2. Christmas cancelled?


Among his many atrocities and crimes, Cromwell has often been charged with the cancellation of Christmas and still is today such as in an article from 2013 entitled “When Oliver Cromwell ordered ‘cancel Christmas!’”[1] Christmas was in fact cancelled but not by Cromwell; while to be sure his beliefs indicate he approved of the cancellation there is no particular suggestion he was involved in the actual banning of Christmas. If blame is on anyone it is the Scottish and the Long Parliament. As early as 1560, the reformed Kirk had declared Christmas as having been invented by the Catholic Church and was abolished in its First Book of Discipline. In 1643 Parliament purchased Scottish military aid for its war against the King with, partially, the reform of the Church of England. Part of this reform meant a purgation of Catholic influences such as the mass of Christ. As it had no presence in the bible, the celebration of Christ’s birth was deemed to be nothing but tradition and was thus banned in 1645 before being made an offence in 1647. Shops were ordered to be kept open and churches to be shut as the day was to be treated as any other.
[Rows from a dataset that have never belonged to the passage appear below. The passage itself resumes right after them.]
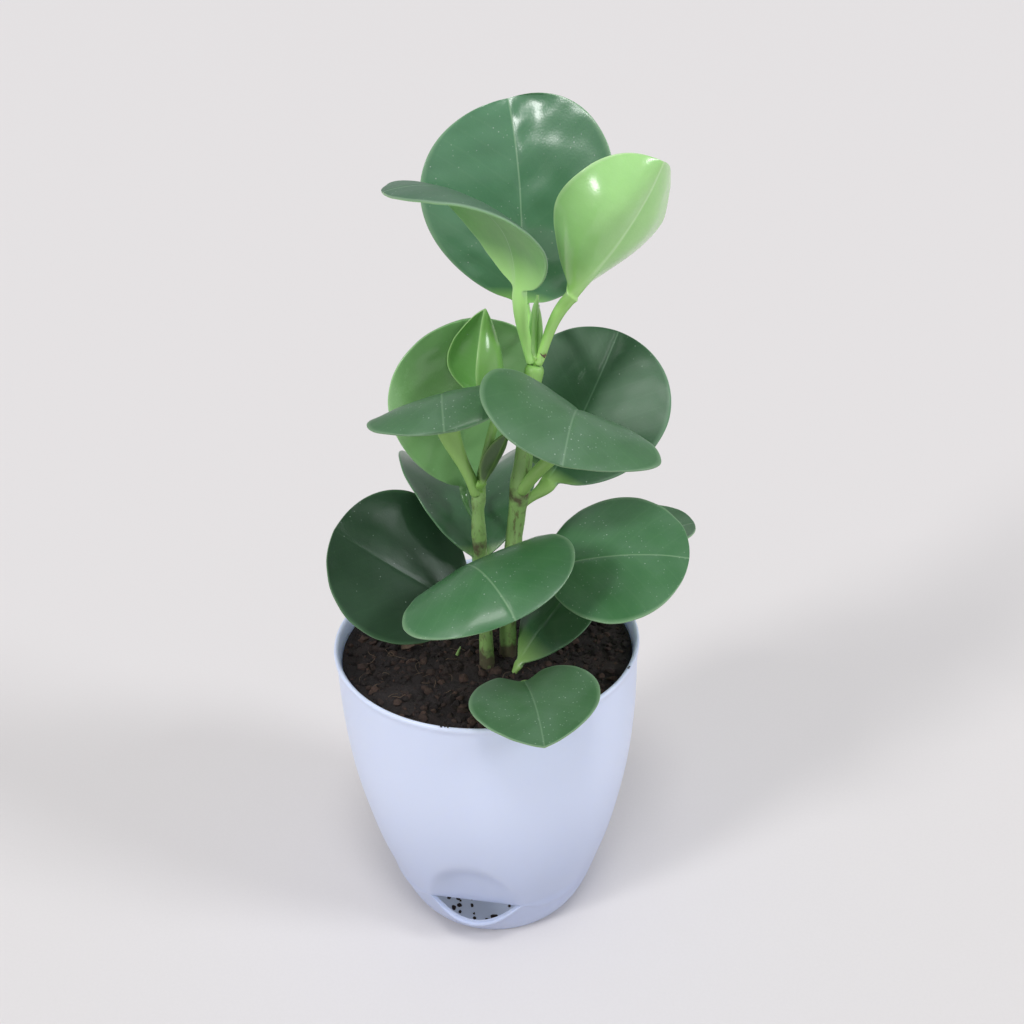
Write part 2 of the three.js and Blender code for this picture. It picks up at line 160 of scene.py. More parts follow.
POT_HEIGHT, RIM_RADIUS, WALL, FLOOR = 114.0, 55.0, 1.6, 2.4
# the wall's outer radius at each height
WALL_PROFILE = [(0, 31.2), (1, 33), (3.2, 34.8), (8, 37.2), (14, 39.3), (22, 41.9), (34, 45.6), (47, 48.6),
                (63, 51.6), (78, 53.3), (92, 54.1), (111.8, 54.4)]
# the straight edge over the mouth, its distance from the axis, and the hollow dent that runs up from it
CHORD_Z, CHORD_DEPTH, DENT_TOP, DENT_HOLLOW, DENT_SOFT = 20.5, 37.7, 49.0, 3.6, 0.14
# the lip under it: half its angle, its lowest and highest edge, how far it swells out, and its rolled edge
MOUTH_ANGLE, LIP_LOW, LIP_CORNER, LIP_FOOT = 24.0, 14.0, CHORD_Z - 0.35, 3
LIP_BULGE, LIP_ROLL, ROLL_SIZE = 2.6, 1.5, 0.9
# the wall is a plain round above PLAIN_FROM, and so is the base within FOOT_RADIUS
PLAIN_FROM, FOOT_RADIUS, EDGE_ROUND = 60, 31.9, 0.45
COLUMNS = 300


def between(pairs, key):
    """A value read from a list of (key, value) pairs along a smooth curve."""
    if key <= pairs[0][0]:
        return pairs[0][1]
    for i in range(1, len(pairs)):
        (k0, v0), (k1, v1) = pairs[i - 1], pairs[i]
        if key <= k1:
            before, after = pairs[max(0, i - 2)], pairs[min(len(pairs) - 1, i + 1)]
            m0 = (v1 - before[1]) / (k1 - before[0]) * (k1 - k0)
            m1 = (after[1] - v0) / (after[0] - k0) * (k1 - k0)
            u = (key - k0) / (k1 - k0)
            return ((2 * u**3 - 3 * u**2 + 1) * v0 + (u**3 - 2 * u**2 + u) * m0
                    + (3 * u**2 - 2 * u**3) * v1 + (u**3 - u**2) * m1)
    return pairs[-1][1]


def ease(x):
    """A soft step from 0 to 1."""
    x = min(1.0, max(0.0, x))
    return x * x * (3 - 2 * x)


def wall_radius(z):
    return between(WALL_PROFILE, z)


def dent_depth(z):
    """Distance of the pressed-in flat from the axis; it leans out from the edge to the dent's top."""
    return CHORD_DEPTH + (wall_radius(DENT_TOP) - CHORD_DEPTH) * (z - CHORD_Z) / (DENT_TOP - CHORD_Z)


def lip_height(degrees):
    """Height of the lip's edge round the mouth, a smile; beyond the corners it sinks back to its lowest."""
    turn = abs(degrees) / MOUTH_ANGLE
    if turn <= 1:
        return LIP_LOW + (LIP_CORNER - LIP_LOW) * turn**2
    return LIP_CORNER - (LIP_CORNER - LIP_LOW) * ease((turn - 1) * 1.6)


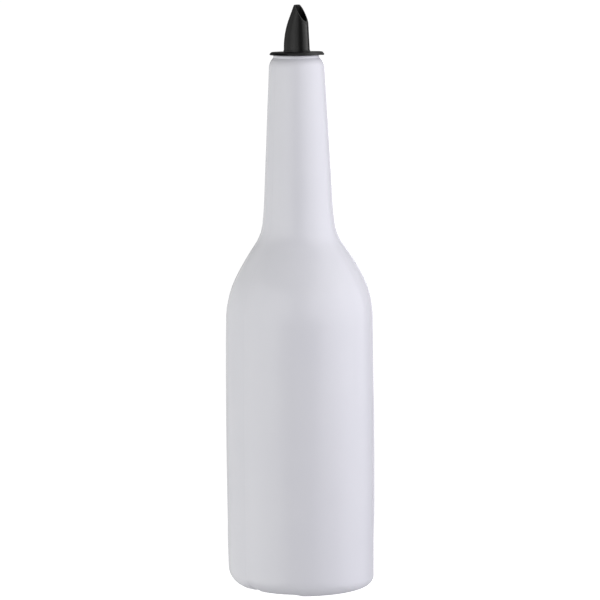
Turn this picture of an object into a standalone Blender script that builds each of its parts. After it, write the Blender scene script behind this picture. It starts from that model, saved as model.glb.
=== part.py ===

The ban was ‘largely successful’[2] but not unopposed; in a 1650 report (above), attributed to Cromwell, complaints were made that there had been ‘wilfull & strict observation of the day comonly called Christmasse day throughout the Cittyes of London & Westm[inster] by a generall keeping of their shops shut … and exerciseing of the idolatrous masse’.[3] A 1652 pamphlet comparing the Puritans to the Jews who had crucified Jesus, defended Christmas and promoted its celebration: ‘I am old and bold to tell the Zealots of these eritick dayes, that my Master is King of Kings’.[4] The ban was short lived – in 1660 with the return of Charles II Christmas marched back into the national calendar.

By Alex Wakelam

(Image: 1650, SP 25/15, “London Defies ban on Christmas”, National Archives https://flic.kr/p/8ZT7rU)

[1] http://www.tamworthherald.co.uk/Cromwell-ordered-cancel-Christmas/story-20311332-detail/story.html

[2] Neil Armstrong, Christmas in Nineteenth Century England (Manchester: Manchester University Press, 2010), 4

[3] State Papers, SP 25/15, f.54

[4] Anon., The Vindication of Christmas (London: 1652), 4.